The highlight of our day exiting there was the "Cowboy Museum" exhibition of American Indian artists decorated gloves. Items of clothing have for years been embroidered with porcupine quills, bird quills and moose hair onto a variety of objects and surfaces. After the arrival of glass beads and silk thread, Native artists used the new materials and despite their being foreign goods, they soon became identifiers of American Indian identity and aesthetics to both Native and non-Native people. The leather gloves were among the objects adorned with Native beadwork and worn in both Indian and non-Indian communities. Very quickly beaded gauntlets gloves had become necessary components of the western cowboys' fancy dress wardrobe and favorite items of eastern "dudes" who kept them as souvenirs of their western adventures. The numerous rodeo and western pageants founded after 1910 further fueled demand for the gauntlets. We were lucky enough to see 73 pairs of decorated gloves from the design diversity and technical virtuosity of Plains, Plateau and Great Basin Indian artists who produced them from the 1890s through the 1940s.

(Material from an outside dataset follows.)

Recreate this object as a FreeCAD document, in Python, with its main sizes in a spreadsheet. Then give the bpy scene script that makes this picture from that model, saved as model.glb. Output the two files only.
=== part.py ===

The other exhibition was of Louise Serpa's photographs. She was raised in the cultural milieu of Manhattan high society. "Her inner-cowgirl," according to one writer, "revealed itself at her debutante ball in 1943 when she rode sidesaddle down the banister of the Waldorf-Astoria and ripped the back out of her floor-length dress." Shein 1946 she eventually moved to Nevada, and after her divorce she needed to provide for herself and her two daughters. What had been a hobby in the early 1950s became a profession for Serpa in the 1960s. In 1963, became the first woman to receive her Rodeo Cowboys Association photographer's card and permission to photograph RCA rodeos inside the arena. Her photographs "give a magnificent overview of the Rodeo that is so much a history of the old West and still is important in the American West today."
We left the cowboy museum behind as we headed for Elk City.